Ecco l'evonomics vincente
Evonomics, l'hanno ribattezzata. Ovvero, come ha spiegato il Fondo monetario internazionale a gennaio, "i direttori esecutivi si congratulano con le autorità boliviane per la loro solida gestione macroeconomica e per la loro efficace risposta politica all'esigenza di mitigare l'impatto della crisi globale. […] La crescita è stata una delle più alte dell'America Latina e l'inflazione è caduta significativamente”.
Evonomics, l'hanno ribattezzata. Ovvero, come ha spiegato il Fondo monetario internazionale a gennaio, "i direttori esecutivi si congratulano con le autorità boliviane per la loro solida gestione macroeconomica e per la loro efficace risposta politica all'esigenza di mitigare l'impatto della crisi globale. […] La crescita è stata una delle più alte dell'America Latina e l'inflazione è caduta significativamente”. Otto mesi sono passati da allora, ma il trend è continuato e si è intensificato: dal +3,4 per cento di crescita del Pil nel 2009, al 6,1 per cento attuale. Da quando Evo Morales è presidente, la Bolivia è cresciuta con una media del 5,2 per cento l'anno. In teoria, Morales sembra quasi battere in radicalismo i suoi alleati Hugo Chávez e Fidel Castro. Ma mentre sia la Cuba castrista che il Venezuela chavista si presentano come due macchie nere in pesante recessione in un continente in forte crescita, Morales si guadagna appunto gli elogi dell'Fmi.
La sua è stata infatti una gestione ortodossa che, come quella di Lula in Brasile, ha cercato di mantenere i conti in ordine, senza però trascurare la spesa sociale. Guardiamo, ad esempio, alla nazionalizzazione degli idrocarburi del 2006: si è poi visto che non serviva a cacciare le multinazionali, ma semplicemente ad aumentare gli utili dello stato nel settore, dal 20 all'80 per cento. Così le entrate pubbliche sono passate dai 58 dollari pro capite del 2004 ai 401 del 2008. Piuttosto che sperperare questi soldi come ha fatto Chávez, però, il governo di Morales li ha messi da parte: in questo modo, le riserve valutarie sono passate dal 41 per cento del Pil nel 2008 al 47 per cento di oggi. Sono 8,4 miliardi di dollari, che in rapporto alle dimensioni dell'economia boliviana rappresentano un livello “comparabile a quello cinese”: giudizio di Moody's! Ovviamente Morales non ha mancato di organizzare anche in Bolivia “missioni” alla venezuelana, per sostenersi il consenso. Ma con i soldi di Chávez e i medici cubani. I soldi suoi, invece, li ha investiti in infrastrutture, opere pubbliche e sussidi al consumo, per un ammontare pari al 6 per cento del Pil nel 2008, e al 10,1 nel 2009. Così, ha fatto crescere la domanda interna del 6 per cento all'anno, contro il 2-3 del periodo antecedente.

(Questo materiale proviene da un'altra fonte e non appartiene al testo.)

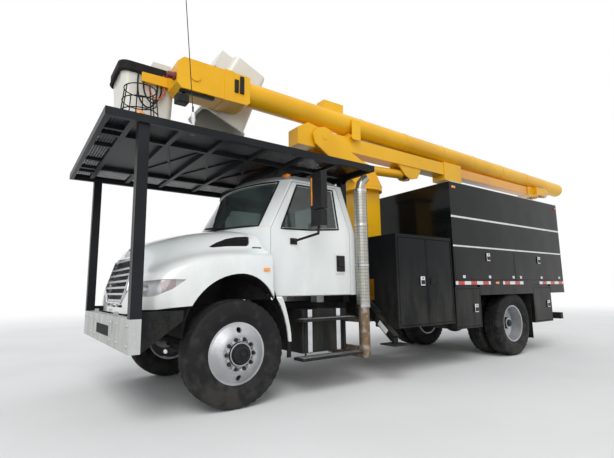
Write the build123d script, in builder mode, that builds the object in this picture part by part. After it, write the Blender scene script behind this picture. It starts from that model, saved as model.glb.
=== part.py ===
"""Forestry bucket truck: two-axle chassis, chip body and an articulated boom with two buckets.

Millimetres. +X points forward, +Y to the driver's side, +Z up, and the tyres stand on z = 0.
The origin is on the ground, halfway between the canopy's front edge and the upper boom's tail.
Distances along the truck are given from the front axle: at(-1000) is a metre behind it.
"""
import os
from math import atan, cos, radians, sin

from build123d import *

os.makedirs("parts", exist_ok=True)

# Overall lengths
canopy_overhang = 1310.0
tail_reach = 10120.0
front_axle_x = (tail_reach - canopy_overhang) / 2


def at(from_axle):
    """Model X of a place given from the front axle, forward positive."""
    return front_axle_x + from_axle


# Wheels and axles
wheelbase = 5100.0
tyre_radius = 522.0
tyre_width = 280.0
bead_radius = 290.0
flange_radius = 300.0
rim_width = 210.0
rim_wall = 12.0
front_wheel_y = 1016.0
rear_outer_y = 1048.0
dual_spacing = 330.0
dish = 160.0
disc_wall = 14.0
stud_count = 10
stud_circle = 143.0
stud_radius = 15.0
hand_holes = 2
kingpin_y = 870.0
kingpin_radius = 24.0
spindle_radius = 40.0
pivot_play = 0.05
seat_gap = 0.3
rear_axle_x = at(-wheelbase)
rear_inner_y = rear_outer_y - dual_spacing
rear_disc_y = (rear_outer_y + rear_inner_y) / 2
front_disc_y = front_wheel_y + dish

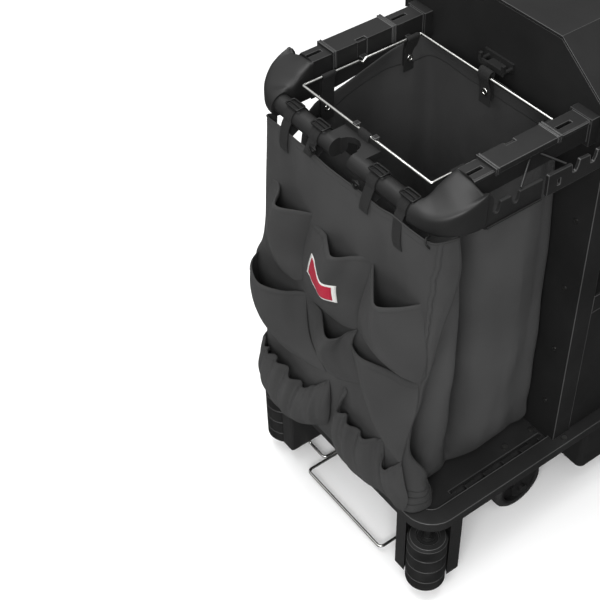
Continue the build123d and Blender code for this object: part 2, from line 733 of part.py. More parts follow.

Altra scelta: il tasso di cambio fisso, ma riaggiustato in continuazione. Un sistema ibrido non troppo popolare, ma che ha creato fiducia nella moneta locale. Quando poi l'inflazione nel marzo del 2008 ha iniziato a crescere, ha tenuto duro nelle politiche di stimolo, confidando che fosse solo frutto di shock esterno. A differenza di quella del Venezuela chavista, che ha oltrepassato il 30 per cento, l'inflazione boliviana è rientrata a un 0,8 per cento, mentre il debito è calato dall'84 per cento del Pil nel 2003 al 37 per cento del 2010. Quanto ai risparmi depositati nelle banche, sono cresciuti dal 20 al 36 per cento.
Restano gravi problemi. Un 60 per cento di povertà, ad esempio. Una bassa produttività, con l'83 per cento dei lavoratori che produce appena il 25 per cento del Pil, e un 9 per cento che produce il 63 per cento. Un contrabbando che riguarda almeno 800 milioni dei 5 miliardi di dollari di import annuale. Il narcotraffico.
La creazione di due istituti creditizi di appoggio alla produzione, ha permesso comunque di espandere del 17 per cento la superfice coltivata a generi alimentari. E la grande speranza per il futuro è il litio del salar de Uyuni, dove stanno la metà delle riserve conosciute di questo elemento essenziale per le batterie di nuova generazione: l'equivalente del petrolio quando decolleranno le vetture elettriche. Anche qui, un dato interessante è che mentre il sodale Chávez si fa quasi un dovere ideologico di fare affari con Iran, Russia, Siria o Corea del Nord, Evo Morales a parole si intrattiene con lo stesso tipo di partner; ma l'affare epocale del litio lo sta invece mettendo nelle mani pragmatiche dei sud-coreani.